Unfortunately, the reality is that there is only so much that can be done to fix a bill once it has been introduced. Labor will be moving amendments to introduce a positive duty on employers to take reasonable steps to prevent sexual harassment from happening in the first place. We will seek to change the Fair Work Act to explicitly prohibit sexual harassment. We will seek to make substantive equality between women and men one of the objects of the Sex Discrimination Act. We will allow unions and other organisations to bring legal action against perpetrators on behalf of complainants, and we will seek to establish cost protections for complainants so they aren't discouraged from taking legal action against perpetrators due to the possibility of having to pay massive court ordered legal costs. I look forward to debating this during the committee stage. I look forward to hearing from the government why these matters are not considered a matter of urgency for them—why these matters haven't been included in this bill.

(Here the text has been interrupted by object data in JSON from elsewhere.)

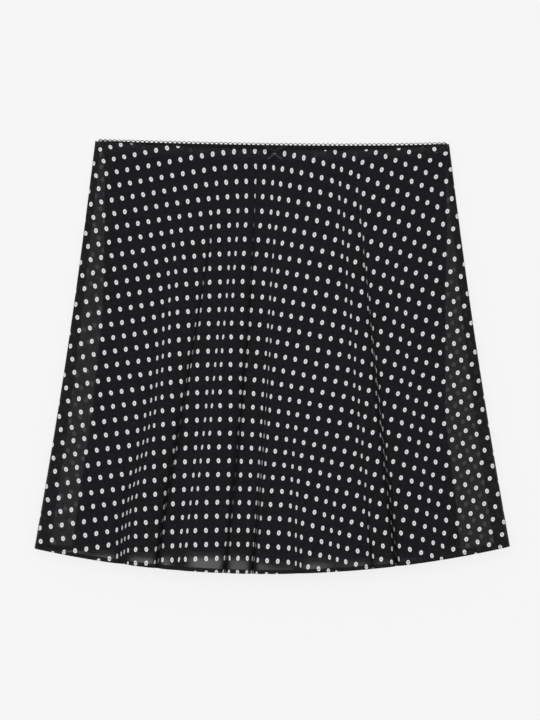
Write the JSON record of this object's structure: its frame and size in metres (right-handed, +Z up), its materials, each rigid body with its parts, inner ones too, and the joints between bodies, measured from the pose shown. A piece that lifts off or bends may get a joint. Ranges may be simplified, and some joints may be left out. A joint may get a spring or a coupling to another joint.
{
  "type": "mini skirt",
  "caption": "A-line mini skirt in sheer spotted chiffon over an opaque slip lining, with an elastic waist and a small ribbon bow, lying flat.",
  "frame": {"origin": "on the surface that the skirt lies on, under the middle of its outline", "axes": "+X across the skirt to the viewer's right, +Y up its length to the waist, +Z up from the surface, through the back and then the front"},
  "size_m": [0.4516, 0.4104, 0.0174],
  "materials": {
    "chiffon": "sheer woven",
    "lining": "matte",
    "elastic": "ribbed",
    "ribbon": "satin"
  },
  "bodies": {
    "root": {"front_panel": "chiffon", "back_panel": "chiffon", "front_hem": "chiffon", "back_hem": "chiffon", "front_lining": "lining", "back_lining": "lining", "waist_elastic_front": "elastic", "waist_elastic_back": "elastic", "bow_loop_left": "ribbon", "bow_loop_right": "ribbon", "bow_knot": "ribbon", "bow_tail_left": "ribbon", "bow_tail_right": "ribbon"}
  },
  "joints": []
}
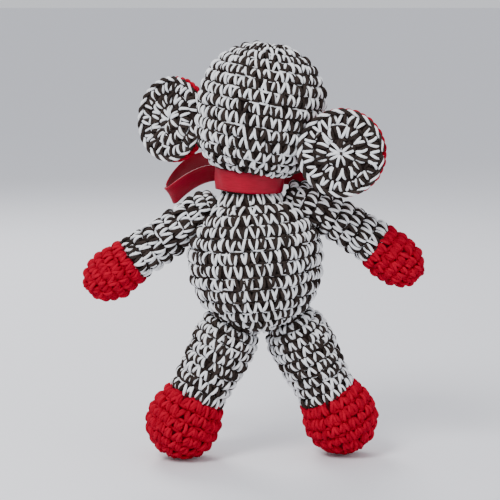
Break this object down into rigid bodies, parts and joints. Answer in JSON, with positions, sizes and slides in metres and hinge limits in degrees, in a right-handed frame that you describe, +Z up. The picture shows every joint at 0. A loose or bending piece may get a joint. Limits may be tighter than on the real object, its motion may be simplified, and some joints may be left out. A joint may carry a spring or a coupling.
{
  "type": "stuffed monkey",
  "caption": "Standing crocheted soft toy monkey: marled yarn covers over filling, round ears, plain coloured hands and feet, ribbon bow at the neck; head, ears and limbs bend at their seams.",
  "frame": {"origin": "centre of the toy's box at the level its soles rest on", "axes": "+Z up, +X towards the monkey's left side, -Y towards its face"},
  "size_m": [0.1648, 0.0764, 0.2015],
  "materials": {
    "marl_yarn": "single crochet in a black and white marled yarn",
    "red_yarn": "single crochet in a bright red yarn",
    "embroidery_yarn": "black embroidery yarn",
    "satin_ribbon": "red satin ribbon",
    "polyester_filling": "loose white fibre filling",
    "black_plastic": "polished black safety eyes",
    "white_plastic": "moulded white washer"
  },
  "bodies": {
    "torso": {"body_cover": "marl_yarn", "body_stuffing": "polyester_filling", "ribbon_collar": "satin_ribbon", "ribbon_knot": "satin_ribbon", "ribbon_loop_left": "satin_ribbon", "ribbon_loop_right": "satin_ribbon", "ribbon_tail_left": "satin_ribbon", "ribbon_tail_right": "satin_ribbon"},
    "head": {"head_cover": "marl_yarn", "head_stuffing": "polyester_filling", "muzzle_cover": "red_yarn", "muzzle_stuffing": "polyester_filling", "mouth_stitching": "embroidery_yarn", "nostril_stitch_left": "embroidery_yarn", "nostril_stitch_right": "embroidery_yarn", "eye_left": "black_plastic", "eye_right": "black_plastic", "eye_washer_left": "white_plastic", "eye_washer_right": "white_plastic"},
    "ear_left": {"ear_back_left": "marl_yarn", "ear_front_left": "red_yarn"},
    "arm_left": {"arm_sleeve_left": "marl_yarn", "hand_left": "red_yarn", "arm_stuffing_left": "polyester_filling"},
    "leg_left": {"leg_sleeve_left": "marl_yarn", "foot_left": "red_yarn", "leg_stuffing_left": "polyester_filling"},
    "ear_right": {"ear_back_right": "marl_yarn", "ear_front_right": "red_yarn"},
    "arm_right": {"arm_sleeve_right": "marl_yarn", "hand_right": "red_yarn", "arm_stuffing_right": "polyester_filling"},
    "leg_right": {"leg_sleeve_right": "marl_yarn", "foot_right": "red_yarn", "leg_stuffing_right": "polyester_filling"}
  },
  "joints": [
    {"name": "head_turn", "type": "hinge", "parent": "torso", "child": "head", "pos_m": [0.00179, 0.00504, 0.13594], "axis": [-0.1633, 0, 0.9866], "range_deg": [-12, 10]},
    {"name": "ear_left_flex", "type": "hinge", "parent": "head", "child": "ear_left", "pos_m": [0.02439, 0.00596, 0.16117], "axis": [-0.1633, 0, 0.9866], "range_deg": [-6, 12], "stiffness_Nm_per_rad": 0.006},
    {"name": "ear_right_flex", "type": "hinge", "parent": "head", "child": "ear_right", "pos_m": [-0.02084, 0.0282, 0.15368], "axis": [-0.1633, 0, 0.9866], "range_deg": [-12, 6], "stiffness_Nm_per_rad": 0.006},
    {"name": "arm_left_lift", "type": "hinge", "parent": "torso", "child": "arm_left", "pos_m": [0.0233, 0.00504, 0.1204], "axis": [0, -1, 0], "range_deg": [0, 55]},
    {"name": "arm_right_lift", "type": "hinge", "parent": "torso", "child": "arm_right", "pos_m": [-0.0223, 0.00504, 0.1253], "axis": [0, 1, 0], "range_deg": [0, 30]},
    {"name": "leg_left_swing", "type": "hinge", "parent": "torso", "child": "leg_left", "pos_m": [0.0134, 0.00504, 0.0583], "axis": [-1, 0, 0], "range_deg": [-15, 45]},
    {"name": "leg_right_swing", "type": "hinge", "parent": "torso", "child": "leg_right", "pos_m": [-0.0221, 0.00504, 0.0585], "axis": [-1, 0, 0], "range_deg": [-15, 45]}
  ]
}
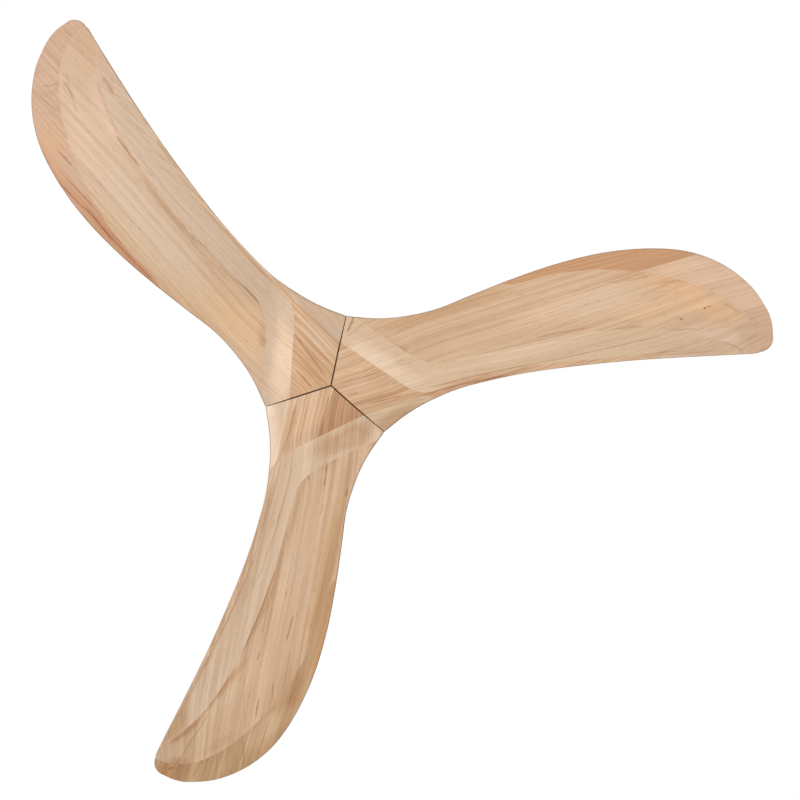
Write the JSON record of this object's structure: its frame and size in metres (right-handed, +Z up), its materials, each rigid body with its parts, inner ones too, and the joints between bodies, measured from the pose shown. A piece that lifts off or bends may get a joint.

The Respect@Work inquiry was an important and landmark piece of work. It confirmed what Australian women already knew: the steady drumbeat of sexual harassment and assault cases reported in the media is simply the tip of the iceberg. The truth is that going public has been no guarantee of justice for women who have experienced completely unacceptable behaviour at work. It is also an option that is not available to the overwhelming majority of Australian women. Your boss or your workplace should not have to be high profile for you to receive justice and support. All women deserve a safe workplace.
This bill reveals that the Prime Minister didn't really mean it when he said that the government would implement all 55 recommendations of the Respect@Work report. That was a hollow commitment. Labor will do what we can in this debate to remedy the gaps, but an Albanese Labor government will work with the Workplace Sexual Harassment Council, employers, workers, unions and legal experts to finalise and implement stronger laws as a matter of priority.